A: Avoid bringing up specific numbers on the first few dates. Wait until you’ve established emotional intimacy—usually around one to three months in. Use values-based questions rather than direct financial interrogations.

Q2: What if my partner has a lot of debt? Should that scare me away?
A: Not necessarily. Debt type matters more than the amount. Student loans or a mortgage are different from credit card debt or payday loans. Discuss the repayment plan, spending habits, and whether your partner is proactive about reducing it.

Q3: How do I bring up credit scores without seeming judgmental?
A: Share your own score first and frame it as a mutual financial health check. For example: “I check my credit score once a year to see where I stand. Would you be open to checking yours together? It can help us understand our options for future loans or renting.”

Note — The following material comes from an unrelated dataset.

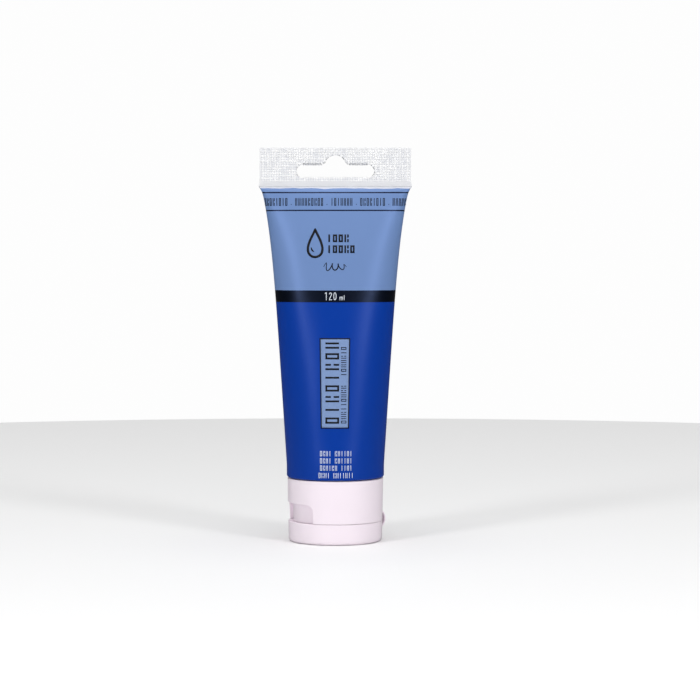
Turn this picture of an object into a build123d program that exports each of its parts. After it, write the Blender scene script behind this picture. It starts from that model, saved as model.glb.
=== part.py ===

Q4: Is it okay to have separate bank accounts?
A: Absolutely. Many couples keep separate accounts for personal spending and a joint account for shared expenses. The key is transparency about how much each person earns and spends, not necessarily merging everything.

Q5: What if we disagree on major financial priorities, like saving vs. traveling?
A: That’s normal. Use a “yours, mine, and ours” budgeting model: allocate a percentage of income to individual goals and a portion to shared dreams. Compromise and regular check-ins keep both partners satisfied.

Final Thoughts: The Money Talk Is a Love Talk

When you remove the shame and fear around money, the conversation becomes an opportunity to learn about your partner’s hopes, fears, and values. It’s not about judging each other’s past—it’s about designing a future you both want. Approach it with curiosity, vulnerability, and a willingness to grow together. Your relationship will be stronger for it.

Start with a simple question today: “What would you do with your life if money were no object?” Listen closely to the answer. You might discover something beautiful about your partner—and about yourself.